Business Visit Defined
– For the purposes hereof, a “business visit” is defined as a short-term trip taken to conduct business activities for which work authorization is not required in the destination country. Once a foreign national requires work authorization, she or he is no longer considered a “business visitor” from an immigration perspective, even though she or he may be making a very short “visit” to a country for what she or he considers to be “business” purposes.

Allowable Activities
– Business visitors in Malaysia must generally limit their activities to the following:

  • Attending business meetings, seminars or conferences
  • Signing agreements
  • Conducting surveys on investment opportunities or setting up factories
  • Inspecting factories

If a business trip, even if very brief, will involve work related activities other than those outlined above, a work permit will be required. Additionally, even when activities are limited to those listed above, if the foreign national will generate profit for the host entity, receive compensation from the host entity and/or take direction from the host entity, a work permit may be required. Accordingly, it should not be assumed from the list above alone that a business visit is or is not sufficient for a given case. Please contact your immigration professional to confirm requirements for your case.

Type of Visa – Certain limited business activities, including the activities listed above, may be conducted on a Social Visit Pass (SVP). Visa waiver nationals are eligible to enter Malaysia without an entry visa and will be issued an SVP on arrival.  Visa nationals must obtain an entry visa, which can be single or multiple entry, at the Malaysian diplomatic post with jurisdiction over their place of residence or country of citizenship.  After entering Malaysia with the entry visa, they will also be granted an SVP. Please contact your immigration professional to determine whether or not you require a visa to enter Malaysia.

Maximum Stay - Depending on the nationality of the business visitor, the maximum allowable stay under an SVP ranges from 14 to 90 days per visit.

Short-Term, Technical Activities – A business visitor’s SVP status is generally not appropriate for visits to install or repair machinery, computer software or equipment, or perform other technical duties at either an affiliated company or a client site. Accordingly, please consult with your immigration professional for advice to determine the most appropriate work pass for your case.

Basic Requirements
– The following general requirements for business visitors are subject to change by the Malaysian authorities.

  1. The applicant must have a residence and an employer outside of Malaysia;
  2. The applicant must be traveling to Malaysia for a limited and pre-set time period and the intended period of stay must be consistent with the purpose of the trip;
  3. The applicant may not receive compensation from sources within Malaysia;
  4. The applicant must provide proof of sufficient funds (such as bank statements, cash or credit cards) for the trip; 
  5. The applicant must have specific, realistic and pre-determined plans for his or her stay in Malaysia; and
  6. The applicant must have a letter from a company in Malaysia inviting the applicant to Malaysia for business purposes, if applicable.

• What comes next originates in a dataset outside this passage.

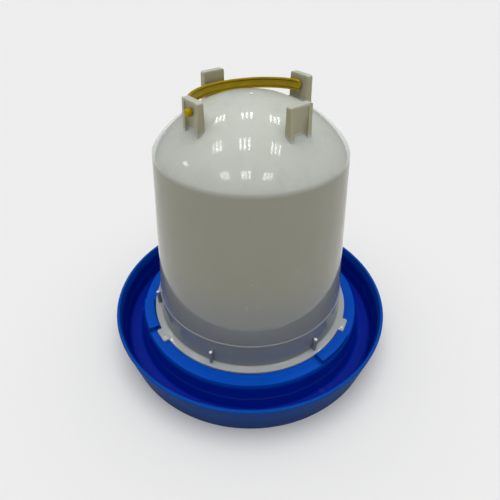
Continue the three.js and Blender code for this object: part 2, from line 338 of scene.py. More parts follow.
def makeLeg(shape):
    inner = seat["legInner"]
    half = shape["legWidth"] / 2
    foot = domeHeight(shape, inner + shape["legBaseDepth"] + 8)
    top = shape["legTop"]
    leg = addBlock("leg", (inner, -half, foot), (inner + shape["legBaseDepth"], half, top))
    # the outer face leans in towards the top
    shiftVerts(leg, lambda co: co.x > (inner + 1) * mm and co.z > (top - 1) * mm,
               shape["legTopDepth"] - shape["legBaseDepth"])
    # the two upper corners, seen from outside
    roundEdges(leg, lambda a, b: min(a.z, b.z) > (top - 1) * mm and abs(a.y - b.y) < 0.01 * mm,
               shape["legCorner"], 8)
    channel = addBlock(
        "channel", (inner + shape["legWebTop"], shape["legEdge"] - half, foot - 5),
        (inner + shape["legBaseDepth"] + 4, half - shape["legEdge"], top - shape["legCap"]))
    # the channel grows deeper towards the dome
    shiftVerts(channel, lambda co: co.x < (inner + 8) * mm and co.z < foot * mm,
               shape["legWebFoot"] - shape["legWebTop"])
    bevelEdges(channel, shape["channelRound"], 5, 60)
    combine(leg, channel, "DIFFERENCE")
    bevelEdges(leg, shape["legRound"], 4, 40)
    return cleanSolid(leg, 0.000002)


def makeLug(shape):
    half = seat["lugLength"] / 2
    near = seat["flangeRadius"] - 5
    far = seat["flangeRadius"] + seat["lugReach"]
    lug = addBlock("lug", (near, -half, seat["flangeBottom"]), (far, half, seat["flangeTop"]))
    roundEdges(lug, lambda a, b: min(a.x, b.x) > (far - 1) * mm and abs(a.y - b.y) < 0.01 * mm,
               shape["lugCorner"], 6)
    return bevelEdges(lug, shape["lugRound"], 2, 50)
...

Visa Application: Required Documents and Processing Times – An entry visa application must be made at a Malaysian diplomatic post abroad.  Documentation requirements and processing times for visa applications can change frequently and without notice. In addition, documentation requirements and processing times for visa applications tend to vary across diplomatic posts. Please contact your immigration professional for the most up-to-date information.


The following is a summary of the requirements and process for obtaining employment authorization for Malaysia for the common scenario of an intracompany transfer. For purposes herein, an "intracompany transfer" shall mean a transfer from a company in a foreign national's home country or another country outside Malaysia to a related company in Malaysia.

Basic Requirements
– In general, a foreign national employee assigned to work in Malaysia must evidence a degree of proprietary knowledge, specialized skills, or managerial/executive-level skills that are not readily available in Malaysia’s domestic labor market. Work authorization is required for the employment of foreign nationals in Malaysia.

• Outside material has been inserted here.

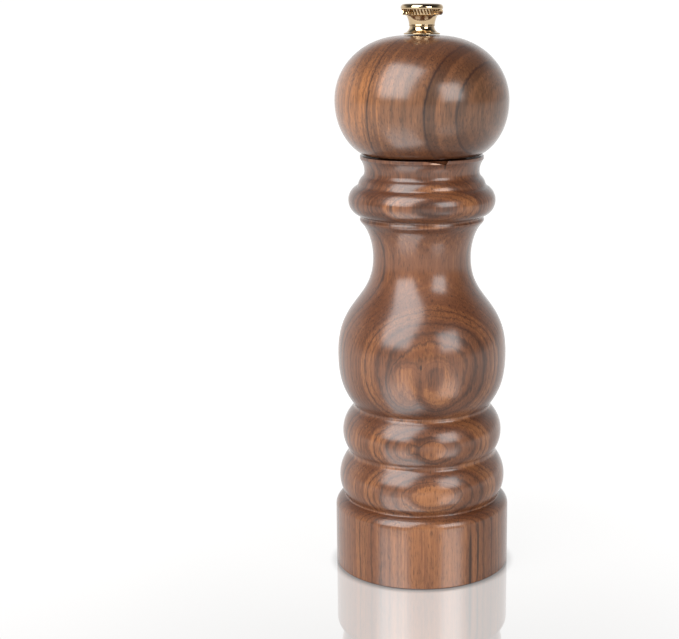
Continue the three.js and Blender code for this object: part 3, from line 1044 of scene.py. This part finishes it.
@dataclass
class WoodenBody:
    """The turned body, hollow for the pepper, with the grinder's bore below. Sizes in mm."""

    finishes: Finishes
    chip: Chip = field(default_factory=Chip)
    shoulder_z: float = 19.5
    grooves: tuple[Pair, ...] = ((24.6, 23.0), (23.2, 38.0), (21.5, 53.0))
    bulges: Triple = (1.0, 2.8, 3.2)  # of the shoulder and the two beads, below their grooves
    bulb: Pair = (26.9, 70.5)
    bulb_foot: Pair = (0.55, 4.4)  # part of the way out, and mm up, where the bulb starts to swell
    bulb_pull: Pair = (10.0, 17.0)  # mm below and above its widest place that shape its curve
    neck: Pair = (15.5, 101.2)
    neck_pull: Pair = (14.0, 5.0)
    flare: Pair = (18.3, 111.5)
    fillet: Pair = (19.6, 113.5)
    collar: tuple[Pair, ...] = ((19.0, 114.6), (20.1, 124.1))
    cove: Pair = (18.2, 127.3)
    recess: Pair = (22.5, 7.0)
    grinder_bore: Pair = (16.6, 19.2)
    chamber_foot: float = 13.0
    chamber: Pair = (12.0, 32.0)
    mouth: Pair = (14.0, 118.5)
    lip_r: float = 19.4
    mouth_chamfer: float = 0.6
    foot_chamfer: float = 0.5
    crease: float = 0.9

    def outline(self) -> list[Vector]:
        """Draws the body, up its outside and down its bores.

        Returns:
            The points of its closed outline.
        """
        low, high = box_mm("body")
        base_r = high.x
        last_r, last_z = self.grooves[-1]
        (bulb_r, bulb_z), (neck_r, neck_z) = self.bulb, self.neck
        (flare_r, flare_z), (mouth_r, mouth_z) = self.flare, self.mouth
        pen = Outline(base_r, low.z + self.foot_chamfer).line(base_r, self.shoulder_z, 4.0)
        for (r, z), bulge in zip(self.grooves, self.bulges):
            pen.arc(r, z, bulge).ease(self.crease)
        start = (between((last_r, bulb_r), self.bulb_foot[0]), last_z + self.bulb_foot[1])
        pen.sweep(start, (bulb_r, bulb_z - self.bulb_pull[0]), bulb_r, bulb_z)
        pen.sweep((bulb_r, bulb_z + self.bulb_pull[1]), (neck_r, neck_z - self.neck_pull[0]), neck_r, neck_z)
        pen.sweep((neck_r, neck_z + self.neck_pull[1]), (flare_r - 1.2, flare_z - 1.6), flare_r, flare_z)
        pen.sweep((flare_r + 0.9, flare_z + 1.1), (self.fillet[0], self.fillet[1] - 0.6), *self.fillet)
        pen.line(*self.collar[0]).ease(0.5).arc(*self.collar[1], 3.6).ease(0.6).arc(*self.cove, 0.4).ease(0.6)
        pen.arc(self.lip_r, high.z - 0.9, -0.6).line(self.lip_r, high.z, 0.25)
        pen.line(mouth_r + self.mouth_chamfer, high.z, 0.35).line(mouth_r, high.z - self.mouth_chamfer)
        pen.line(mouth_r, mouth_z).line(self.chamber[0], mouth_z).line(*self.chamber)
        pen.line(self.chamber_foot, self.grinder_bore[1]).line(*self.grinder_bore)
        pen.line(self.grinder_bore[0], self.recess[1]).line(*self.recess)
        pen.line(self.recess[0], low.z).line(base_r - self.foot_chamfer, low.z)
        pen.line(base_r, low.z + self.foot_chamfer)
        return pen.softened(0.3)

    def build(self) -> None:
        """Builds the body, with more sides where the lip is chipped."""
        first, last = self.chip.first - 1, self.chip.last + 1
        degrees = [a for a in (360 * i / TURNED_SIDES for i in range(TURNED_SIDES)) if not first <= a <= last]
        degrees += [first + 0.5 * i for i in range(int((last - first) / 0.5) + 1)]
        made = turned("walnut_body", self.outline(), [math.radians(a - 90) for a in sorted(degrees)])
        top = box_mm("body")[1].z
        for vertex in made.data.vertices:
            x, y, z = vertex.co / MM
            broken = self.chip.lowered(math.degrees(math.atan2(x, -y)), math.hypot(x, y))
            vertex.co.z = min(z, top - broken) * MM
        finish_piece(tidied(made), self.finishes.body_walnut, Body.STILL, Slot.WALNUT, "body")


@dataclass
class WoodenHead:
    """The turned head with the spigot that sits in the body. Sizes in mm."""

    finishes: Finishes
    seam: Pair = (18.5, 133.9)
    seam_pull: Pair = (4.0, 2.0)  # mm out and up that the ball starts with
    widest: Pair = (27.1, 150.5)
    widest_pull: Pair = (9.0, 10.0)  # mm below and above that shape the ball
    crown_r: float = 6.0
    crown_pull: Pair = (13.0, 0.5)  # mm out and down from the crown's edge
    bore_r: float = 4.2
    spigot_r: float = 13.6

    def build(self) -> None:
        """Builds the head."""
        low, high = box_mm("head")
        (seam_r, seam_z), (wide_r, wide_z) = self.seam, self.widest
        pen = Outline(self.bore_r, low.z).line(self.spigot_r, low.z)
        pen.line(self.spigot_r, seam_z).line(seam_r, seam_z)
        start = (seam_r + self.seam_pull[0], seam_z + self.seam_pull[1])
        pen.sweep(start, (wide_r, wide_z - self.widest_pull[0]), wide_r, wide_z)
        end = (self.crown_r + self.crown_pull[0], high.z - self.crown_pull[1])
        pen.sweep((wide_r, wide_z + self.widest_pull[1]), end, self.crown_r, high.z)
        pen.line(self.bore_r, high.z).line(self.bore_r, low.z)
        made = turned("walnut_head", pen.softened(0.35), even_angles(TURNED_SIDES))
        finish_piece(made, self.finishes.head_walnut, Body.HEAD, Slot.WALNUT, "head")


# --- Brass nut -------------------------------------------------------------------------------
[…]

Process Overview –  The Malaysian company must sponsor the foreign national employee for either (i) a Professional Visit Pass (PVP), or (ii) an Employment Pass (EP).  For an EP application, the Malaysian company sponsor may be required to have a minimum paid up capital, which can vary from between MYR 250,000 to MYR 500,000 depending on the nationality of its shareholders.  For more information on this, please contact your immigration professional.

PVP holders must remain employed and on the payroll of their home company throughout the PVP assignment. EP holders may be placed on either local or overseas payroll. The Malaysian Immigration Department adjudicates EP applications based on the need to fill the proposed position within the sponsoring company, and the applicant’s nationality and qualifications.  Foreign nationals should not commence work until they are physically in possession of their work pass.

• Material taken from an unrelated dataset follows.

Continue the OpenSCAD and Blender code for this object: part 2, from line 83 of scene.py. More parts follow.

Work Authorization Process: Required Documents and Processing Times – Documentation requirements and processing times for both visa and work authorization applications can change frequently and without notice. Please contact your immigration professional for the most up-to-date information.

Work Pass and Visa Validity Period
– An Employment Pass may be issued for up to five years in accordance with the employment contract. Extensions are possible at the discretion of the immigration authorities. A PVP is applicable for professional, technical or specialist assignments conducted on behalf of an overseas employer and can be valid for up to twelve months. Extension of a PVP beyond twelve months is not allowed and, under current policy, an individual who has already held a PVP for a twelve-month period must observe at least a three-month “cooling off” period before they may apply for a new PVP.

“Regularization” from Visitor to Worker Status –  Generally, Professional Visit Pass applicants must remain outside Malaysia until the PVP application has been approved. Employment Pass applicants can enter Malaysia after the authorities have approved the position they are proposed for and convert from visitor to worker status, subject to exception.


– The employment of foreign nationals without valid work authorization will result in a fine of MYR 10,000 to MYR 50,000 and/or imprisonment for up to one year for each violation. If more than five unauthorized persons are employed at one time, the employer will be liable to a term of imprisonment of six months to five years and whipping of not more than six strokes. Where the employer is a company, any person who at the time of the commission of the offence was a member of the board of directors, a manager, a secretary or a person holding an office or position similar to that of a manager or secretary of the company shall be guilty of the offence and will be liable to the same punishment faced by the company.

Employers may also be liable to pay for all costs and expenses associated with deporting the foreign nationals and any government costs incurred in detaining the foreign nationals pending deportation. Additional penalties may be applied if an employer makes a false declaration regarding an employee.


  • Persons who enter and stay in Malaysia without a valid pass or permit are liable to a fine not exceeding MYR 10,000 and/or imprisonment for up to five years, and to whipping of not more than six strokes.
  • Remaining in Malaysia after the expiration of a pass will result in a fine of not less than MYR 10,000 and/or imprisonment for up to five years. 
  • Violation of or failure to comply with the conditions of a pass or permit will result in a fine not exceeding MYR 1,000 and/or imprisonment for up to six months.

In any of the above instances, the employee may be ordered to be removed from Malaysia and pending removal, be detained in custody for such period as may be necessary for the purpose of making arrangements for his or her removal.